VTF hi-res image data
Tightly packed interleaved high resolution image data in the format described in the header. Common image formats include DXT1, DXT5, BGR888, BGRA8888 and UV88. All dimensions must be a multiple of 4.
Version history
To do: Address game-specific compatibility issues
v7.5
Released July 19th, 2010 as part of Alien Swarm
Bitwise equivalent to v7.4.
Redefines and revises two texture flags.
Spheremaps now officially redundant.
Most changes internal to the VTF creation process with VTEX, e.g. MipMap fading, Alpha decay and XBox360 formats.
v7.4
Released October 10th, 2007 as part of The Orange Box.
Bitwise equivalent to v7.3.
Addresses issues related to how gamma-correction is performed on textures for TV-output on XBOX 360 combined with hunting down OS Paged Pool Memory.
v7.3
Added an extensible resource orientated structure.
Added CRC, Texture LOD Control and Sheet resources, along with backwards compatible Image and Low Resolution Image resources.
Added several vendor specific depth-stencil formats (for internal engine use), along with normal map formats and linear uncompressed formats.

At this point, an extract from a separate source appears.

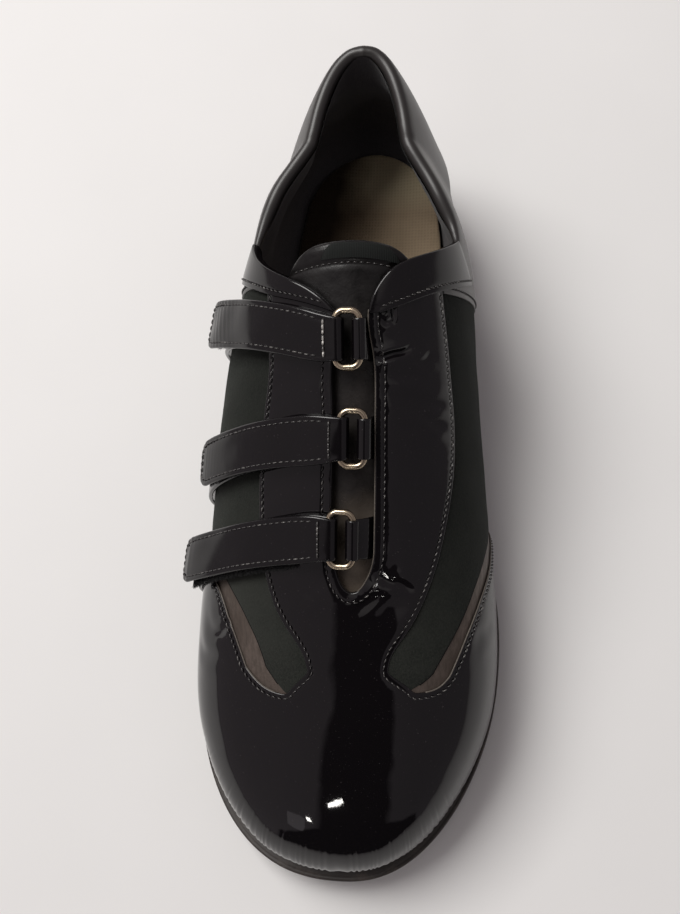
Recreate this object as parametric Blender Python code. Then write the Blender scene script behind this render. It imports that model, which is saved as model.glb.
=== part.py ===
"""A low black shoe with three hook-and-loop straps, right foot, size EU 39.

Every piece is worked out from one form, the last.  The last is a row of
girth sections from heel to toe, joined by a fan of sections round the heel
and another round the toe.  A place on it is given by three numbers:

  r    how far along the shoe, from the back of the heel (0) to the toe tip,
  g    how far round the girth, from the ridge of the instep down the side,
  off  how far out from the surface, along its normal.

side is +1 for the inner (medial) side and -1 for the outer (lateral) side.
Lengths are in millimetres until a mesh is made.  The toe points to -Y, the
inner side to +X, and the sole stands on z = 0.
"""
import bpy
import bmesh
import numpy as np
from math import cos, pi, sin

MM = 0.001
LATERAL, MEDIAL = -1, 1

# ---- driving sizes ---------------------------------------------------------
X_CENTRE = -4.418         # middle of the whole shoe's width, straps included
T_CENTRE = 133.433        # middle of the shoe's length
T_HEEL = 36.0             # where the heel fan begins, from the back
T_TOE = 200.0             # where the toe fan begins
T_TIP = 261.4             # front of the last
R_HEEL = 48.0             # r spent on the heel fan
R_TOE = 84.0              # r spent on the toe fan
TOE_POWER = 2.37          # roundness of the toe in plan
HEEL_POWERS = (1.85, 2.4)  # roundness of the heel in plan, low down and at the collar

UPPER_WALL = 2.0
GAP = 0.3                 # clearance between pieces that touch
SEAT_GAP = 0.7           # clearance between the sole's curved top and what stands on it
INSOLE_THICK = 3.0
TONGUE_THICK = 3.0
STRAP_THICK = 1.2
TAB_THICK = 0.8
PAD_THICK = 1.0
INLAY_DEPTH = 1.1         # how deep the inlays' step goes into the upper's wall
INLAY_THICK = 0.55
CUFF_THICK = 0.9

RING_LENGTH = 18.2
RING_WIDTH = 9.0
RING_WIRE = 2.0
RING_CORNER = 2.6         # radius of the wire's centre line at the ring's corners
RING_STEPS = 22
RING_LIFT = 2.8           # wire's centre above the last
BAR = (RING_WIDTH - RING_WIRE) / 2                      # middle to the wire of a long side
BAR_HALF = (RING_LENGTH - RING_WIRE) / 2 - RING_CORNER  # half the straight of a long side

SOLE_EDGE_TOE = 5.3       # how far the sole stands out past the upper
SOLE_EDGE_HEEL = 2.2
ARCH_RISE = 6.5
TOE_SPRING = 6.5
TREAD_DEPTH = 1.8
TREAD_WIDTH = 4.0

# ---- sections of the last, back to front -----------------------------------
# t       distance from the back of the heel
# feather height of the last's bottom edge
# foot_m, foot_l   half widths at that edge, inner and outer side
# wide_m, wide_l   half widths at the widest line
# rise    height of the widest line over the bottom edge
# ridge   height of the top of the section
# lean    how far the ridge lies to the inner side
# full    extra fullness of the shoulder
# round   1 is an ellipse, more is sharper on top
# bend    how far the whole section lies to the inner side
SECTION_COLUMNS = ("t", "feather", "foot_m", "foot_l", "wide_m", "wide_l",
                   "rise", "ridge", "lean", "full", "round", "bend")
SECTIONS = (
    (-10, 25.0, 26.0, 27.0, 27.0, 30.0, 19, 91.4, 0.0, 0.00, 2.00, 0.0),
    (33, 24.8, 26.5, 27.6, 27.5, 30.8, 19, 91.4, 0.0, 0.00, 2.00, 0.0),
    (50, 24.0, 27.4, 29.3, 31.5, 34.3, 19, 96.5, 0.2, 0.00, 1.25, 0.0),
    (68, 22.8, 28.0, 31.0, 36.0, 37.5, 18, 103.0, 0.8, 0.00, 0.92, 0.0),
    (90, 19.5, 28.5, 34.5, 38.0, 43.0, 18, 97.0, 1.5, 0.02, 0.92, 0.0),
    (120, 14.5, 32.0, 40.0, 40.5, 48.5, 17, 85.0, 2.2, 0.04, 1.00, 0.0),
    (150, 10.8, 38.0, 45.0, 43.5, 50.5, 15, 73.5, 2.2, 0.07, 1.03, 0.0),
    (180, 9.0, 43.0, 49.5, 46.0, 52.7, 14, 62.5, 2.0, 0.10, 1.02, 0.0),
    (205, 9.0, 42.5, 49.8, 46.0, 52.0, 13, 54.5, 1.5, 0.12, 1.00, -0.5),
    (235, 11.0, 40.3, 45.7, 43.2, 46.5, 10, 47.0, 1.0, 0.14, 0.98, -2.8),
    (262, 14.0, 37.3, 42.0, 39.3, 42.7, 5, 41.0, 0.5, 0.14, 0.96, -3.5),
)
# the back of the heel: height over the heel's bottom edge, distance t
HEEL_CURVE = ((0, 4.0), (12, 3.0), (25, 2.8), (45, 4.4), (62, 5.0), (75, 5.0))

# ---- the upper's edges ------------------------------------------------------
# the collar behind the ankle: distance t, height
COLLAR = ((3, 84.0), (20, 82.0), (40, 78.0), (56, 76.0))
# the collar's front, down to the throat: distance t, girth g
COLLAR_FRONT = {
    LATERAL: ((70, 46.0), (77, 40.0), (83, 32.0), (89, 21.5), (93, 14.0), (97, 8.5), (101, 5.0)),
    MEDIAL: ((70, 43.5), (75, 36.5), (80, 27.5), (85, 17.5), (88, 12.5), (92, 8.5), (96, 6.0),
             (101, 4.6)),
}
# the slit of the throat: distance t, half width
THROAT = ((101, 4.9), (112, 5.9), (125, 6.4), (150, 6.5), (170, 6.4))
THROAT_END = 178.0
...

Released September 18th, 2007 as part of the Team Fortress 2 beta.
v7.2
Added volumetric texture support.
Released September 23rd, 2005 as a Steam engine update.
v7.1
Added spheremap support to environment maps. (This was intended for DirectX 6 support which was later cut.)
v7.0
Initial release. (Internal release only, however, some v7.0 textures made it to the published title.)
Implementation
An example Steam independent implementation of the VTF image file format can be found in the LGPL C/C++ library VTFLib.